Energy-efficient features like upgraded insulation or smart thermostats typically don’t influence property taxes unless they are part of a larger renovation. However, solar panels and full-home energy retrofits may be factored in, particularly if they include structural changes or are highly visible.

Will converting a walk-in attic to usable space raise taxes?

Yes, if a previously unfinished attic is turned into a livable room with HVAC, flooring, and electrical systems, this increases finished square footage and functionality. That change is likely to be assessed as an improvement that could raise your property value and tax bill.

How does appraised value differ from market value after renovations?

Market value reflects what a buyer would pay for your home, while appraised value is used for tax purposes. Renovations can influence both, but your appraisal district may not immediately adjust assessed value to match recent market trends unless triggered by a sale or formal review.

Do detached structures like greenhouses or gazebos affect tax value?

Small, non-permanent structures generally don’t influence assessed value.
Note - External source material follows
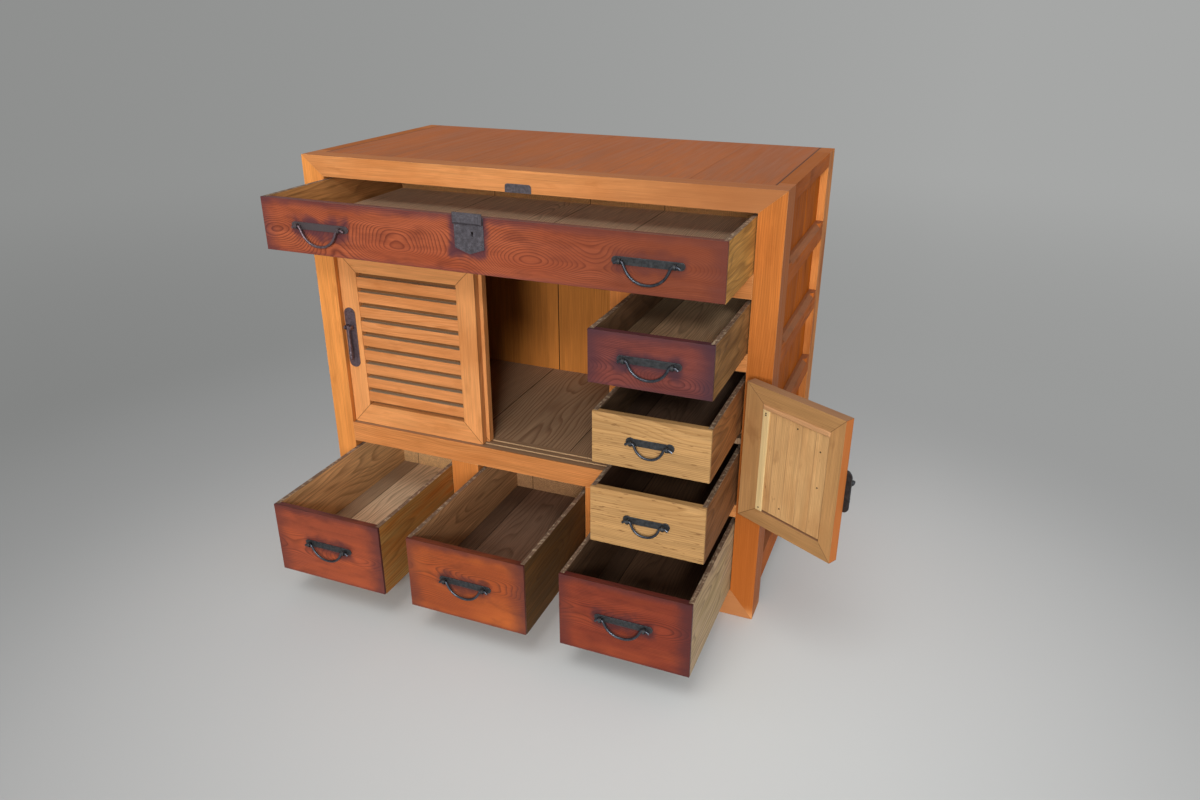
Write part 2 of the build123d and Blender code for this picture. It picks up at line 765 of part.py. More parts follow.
def sliding_doors():
    """Front door with its drop pull, and rear door with a flush finger cup."""
    frame = sliding_door("front_sliding_door", front_door_x, front_door_y)
    save("front_sliding_door_frame", *frame)
    middle_z = (sliding_z0 + sliding_z1) / 2
    sizes = (long_drop_plate_width, long_drop_plate_height, long_drop_above)
    pivot_z = middle_z + long_drop_rise + long_drop_above
    pull_x = front_door_x + long_drop_inset
    save("front_sliding_door_pull", Pos(pull_x, front_door_y, pivot_z) * drop_pull_plate(*sizes))
    place = Pos(pull_x, front_door_y - drop_stand, pivot_z)
    save("front_sliding_door_drop", place * drop(long_drop_length))

    frame = sliding_door("rear_sliding_door", rear_door_x, rear_door_y)
    place = Pos(rear_door_x + sliding_stile / 2, rear_door_y, middle_z)
    turned = Rot(0, 0, 90)
    slot = turned * SlotOverall(cup_height, cup_width)
    hollow = turned * SlotOverall(cup_height - 2 * cup_wall, cup_width - 2 * cup_wall)
    room = turned * SlotOverall(cup_height + 2 * cup_clearance, cup_width + 2 * cup_clearance)
    sunk = Pos(0, cup_depth, 0)
    frame[0] -= place * sunk * plate(room, cup_depth)
    cup = sunk * plate(slot, cup_depth) - Pos(0, cup_depth - cup_wall, 0) * plate(hollow, cup_depth)
    save("rear_sliding_door_frame", *frame)
    save("rear_sliding_door_cup", place * cup)


# ---------------------------------------------------------------- hinged door
def opened(shape):
    """Turns a piece of the closed hinged door to its open place."""
    axis = Pos(hinge_x, hinge_y, 0)
    return axis * Rot(0, 0, hinged_open_angle) * Pos(-hinge_x, -hinge_y, 0) * shape


def panel_boards(x0, x1, y0, z0, z1):
    """Upright boards of the door's panel, raised in the middle on the inside."""
    y1 = y0 + panel_thickness
    field_x0, field_x1 = x0 + panel_margin, x1 - panel_margin
    field = slab(field_x0, field_x1, y1, y1 + panel_field, z0 + panel_margin, z1 - panel_margin)
    field = chamfer(field.faces().sort_by(Axis.Y)[-1].edges(), panel_chamfer)
    panel = slab(x0, x1, y0, y1, z0, z1) + field
    width = (x1 - x0) / panel_board_count
    for n in range(1, panel_board_count):
        x = x0 + n * width
        panel -= slab(x - panel_joint / 2, x + panel_joint / 2, y0, y1 + panel_field, z0, z1)
    return panel.solids()


def hinged_door():
    """Mitred frame, panel of upright boards and a short drop pull, all open."""
    x0, x1, z0, z1 = hinged_x0, hinged_x1, hinged_z0, hinged_z1
    sizes = (free_side_stile, hinge_side_stile, hinged_rail, hinged_rail)
    frame = mitred_frame(x0, x1, front, front + hinged_thickness, z0, z1, *sizes)
    save("hinged_door_frame", *[opened(piece) for piece in frame])
    ix0, ix1 = x0 + free_side_stile, x1 - hinge_side_stile
    iz0, iz1 = z0 + hinged_rail, z1 - hinged_rail
    panel = panel_boards(ix0, ix1, front + panel_recess, iz0, iz1)
    save("hinged_door_panel", *[opened(board) for board in panel])
    middle_z = (z0 + z1) / 2
    pull_x = x0 + short_drop_plate_width / 2 - short_drop_overhang
    pivot_z = middle_z + short_drop_above
    sizes = (short_drop_plate_width, short_drop_plate_height, short_drop_above)
    save("hinged_door_pull", opened(Pos(pull_x, front, pivot_z) * drop_pull_plate(*sizes)))
    place = Pos(pull_x, front - drop_stand, pivot_z)
    save("hinged_door_drop", opened(place * drop(short_drop_length)))


def knuckle(z0, z1):
    """One barrel of a hinge, on the hinge's axis."""
    return Pos(hinge_x, hinge_y, (z0 + z1) / 2) * Cylinder(knuckle_radius, z1 - z0)


def leaf_neck(z0, z1):
    """Bent neck that joins the door's leaf to its knuckle."""
    leaf_y = front - leaf_thickness
    neck = knuckle_radius - leaf_thickness / 2
    points = [
        (hinged_x1 - leaf_thickness, front),
        (hinged_x1, front),
        (hinge_x, hinge_y + neck),
        (hinge_x, hinge_y),
        (hinged_x1 - leaf_thickness, leaf_y),
    ]
    outline = make_face(Polyline(*[(x, y, z0) for x, y in points], close=True))
    return extrude(outline, amount=z1 - z0, dir=(0, 0, 1))


def hinges():
    """Two surface hinges: leaf, outer knuckles and pin on the stile, middle knuckle on the door."""
    fixed = []
    moving = []
    third = hinge_height / 3
    leaf_y = front - leaf_thickness
    for level in hinge_levels:
        z0, z1 = level - hinge_height / 2, level + hinge_height / 2
        low, high = z0 + third, z1 - third
        body = slab(hinge_x, hinge_x + leaf_width, leaf_y, front, z0, z1)
        for a, b in ((z0, low), (high, z1)):
            body += knuckle(a, b)
            body += slab(hinge_x, hinge_x + knuckle_radius, hinge_y, front, a, b)
        body += Pos(hinge_x, hinge_y, level) * Cylinder(hinge_pin_radius, hinge_height - knuckle_radius)
        fixed.append(body)
        low, high = low + knuckle_gap, high - knuckle_gap
        body = knuckle(low, high)
        body += leaf_neck(low, high)
        body += slab(hinged_x1 - leaf_width, hinged_x1, leaf_y, front, z0, z1)
        bore = hinge_pin_radius + hinge_pin_clearance
        body -= Pos(hinge_x, hinge_y, level) * Cylinder(bore, hinge_height)
        moving.append(opened(body))
    save("case_hinge_leaves", *fixed)
    save("door_hinge_leaves", *moving)


front_frame()
door_rails()
small_rail()
front_posts()
side_frames()
rear_frame()
case_boards()
dust_boards()
column_partition()
drawer_guides()
all_drawers()
lock()
strike_plate()
sliding_doors()
hinged_door()
hinges()
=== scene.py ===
import math

import bmesh
import bpy
from mathutils import Euler, Matrix, Vector


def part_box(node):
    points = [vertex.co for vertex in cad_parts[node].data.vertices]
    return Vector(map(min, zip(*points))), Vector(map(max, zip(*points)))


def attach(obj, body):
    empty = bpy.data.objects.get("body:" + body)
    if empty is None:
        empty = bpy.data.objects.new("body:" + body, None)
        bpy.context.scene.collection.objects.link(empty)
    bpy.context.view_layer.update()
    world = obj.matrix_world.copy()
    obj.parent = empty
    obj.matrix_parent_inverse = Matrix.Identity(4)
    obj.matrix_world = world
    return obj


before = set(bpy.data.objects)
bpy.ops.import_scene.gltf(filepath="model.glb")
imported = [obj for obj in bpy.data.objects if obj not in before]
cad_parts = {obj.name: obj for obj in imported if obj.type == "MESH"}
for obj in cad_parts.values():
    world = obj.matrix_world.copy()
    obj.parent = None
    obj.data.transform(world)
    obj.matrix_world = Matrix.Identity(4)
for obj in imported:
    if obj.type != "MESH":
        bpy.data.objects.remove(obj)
bpy.context.view_layer.update()


# ---------------------------------------------------------------- front frame
# The face of the chest is a mitred frame of close-grained softwood, planed and then rubbed with
# oil for a century. The grain runs along each member, the arrises have worn pale, and dirt has
# settled in long soft streaks.
def mm(length):
    """Millimetres as metres."""
    return length / 1000


def linear(code):
    """An sRGB hex code as linear colour with full alpha."""
    parts = [int(code[n:n + 2], 16) / 255 for n in (1, 3, 5)]
    return [c / 12.92 if c <= 0.04045 else ((c + 0.055) / 1.055) ** 2.4 for c in parts] + [1.0]


def add(tree, kind, inputs=(), give=0, stops=(), **settings):
    """Adds a node; inputs are values or sockets by place or name, and the result is one output."""
    node = tree.nodes.new(kind)
    for name, value in settings.items():
        setattr(node, name, value)
    pairs = inputs.items() if isinstance(inputs, dict) else enumerate(inputs)
    for key, value in pairs:
        if isinstance(value, bpy.types.NodeSocket):
            tree.links.new(value, node.inputs[key])
        else:
            node.inputs[key].default_value = value
    if stops:
        ramp = node.color_ramp.elements
        while len(ramp) < len(stops):
            ramp.new(0.5)
        for element, (place, tone) in zip(ramp, stops):
            element.position = place
            element.color = (tone, tone, tone, 1)
    return node.outputs[give]


def new_finish(name):
    """A new material, with its node tree and its shader."""
    material = bpy.data.materials.new(name)
    material.use_nodes = True
    return material, material.node_tree, material.node_tree.nodes["Principled BSDF"]


def lay_over(material, mask, code):
    """Mixes one more colour over a finish, as far as the mask goes."""
    tree = material.node_tree
    base = tree.nodes["Principled BSDF"].inputs["Base Color"]
    over = {0: mask, 6: base.links[0].from_socket, 7: linear(code)}
    tree.links.new(add(tree, "ShaderNodeMix", over, give=2, data_type="RGBA"), base)


def grain_space(tree, centre, along, joints, mitre, turned):
    """Coordinates with the third axis along the grain, the number of the board, and the mitre lines."""
    place = add(tree, "ShaderNodeTexCoord", give="Object")
    if turned:
        pivot, angle = turned
        back = Matrix.Rotation(-angle, 3, "Z")
        moved = {"Vector": place, "Location": pivot - back @ pivot, "Rotation": (0, 0, -angle)}
        place = add(tree, "ShaderNodeMapping", moved)
    axes = add(tree, "ShaderNodeSeparateXYZ", [place]).node.outputs
    inner = add(tree, "ShaderNodeMapping", {"Vector": place, "Location": -centre})
    inner = add(tree, "ShaderNodeSeparateXYZ", [inner]).node.outputs
    order = {"X": (1, 2, 0), "Y": (0, 2, 1), "Z": (0, 1, 2)}
    grain = add(tree, "ShaderNodeCombineXYZ", [inner[n] for n in order[along]])
    board, line = 0.0, None
    for axis, joint in joints:
        past = [axes["XYZ".index(axis)], mm(joint)]
        past = add(tree, "ShaderNodeMath", past, operation="GREATER_THAN")
        board = add(tree, "ShaderNodeMath", [board, past], operation="ADD")
    if mitre:
        # how far in from each edge of the frame, as a share of that member's width; a rail starts
        # where its share is less than the stile's, and the mitre runs where the two are equal
        x0, x1, z0, z1, left, right, low, high = [mm(size) for size in mitre]
        line_edge, line_core = 0.03, 0.012
        shares = []
        for axis, start, end in (("X", x0, x0 + left), ("X", x1, x1 - right),
                                 ("Z", z0, z0 + low), ("Z", z1, z1 - high)):
            reach = {"Value": axes["XYZ".index(axis)], "From Min": start, "From Max": end}
            shares.append(add(tree, "ShaderNodeMapRange", reach, clamp=False))
        side = add(tree, "ShaderNodeMath", shares[:2], operation="MINIMUM")
        level = add(tree, "ShaderNodeMath", shares[2:], operation="MINIMUM")
        rail = add(tree, "ShaderNodeMath", [level, side], operation="LESS_THAN")
        across = add(tree, "ShaderNodeCombineXYZ", [inner[n] for n in order["X"]])
        grain = add(tree, "ShaderNodeMix", {0: rail, 4: grain, 5: across}, give=1, data_type="VECTOR")
        board = add(tree, "ShaderNodeMath", [board, rail], operation="ADD")
        line = add(tree, "ShaderNodeMath", [side, level], operation="SUBTRACT")
        line = add(tree, "ShaderNodeMath", [line], operation="ABSOLUTE")
        line = {"Value": line, "From Min": line_edge, "From Max": line_core, "To Max": 0.7}
        line = add(tree, "ShaderNodeMapRange", line)
    if joints or mitre:
        next_board = (0.02, 0.013, 0.43)
        shift = add(tree, "ShaderNodeVectorMath", {0: next_board, "Scale": board}, operation="SCALE")
        grain = add(tree, "ShaderNodeVectorMath", [grain, shift], operation="ADD")
    return place, grain, board, line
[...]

However, large, enclosed, or utility-connected detached structures such as studios, guesthouses, or garages may be considered significant improvements that increase tax liability.

If I update multiple rooms in small ways, will it be viewed as one large upgrade?

Appraisal districts usually assess value changes based on the scope and impact of improvements. A series of minor updates across several rooms is less likely to be treated as a substantial value increase unless the changes dramatically enhance the overall quality of the home.

Can rental conversions within a home affect property taxes?

Yes, converting a portion of your home into a rental unit, particularly if it has separate access, plumbing, or kitchen facilities, may prompt a reassessment. This type of functional change often signals increased value and usage potential.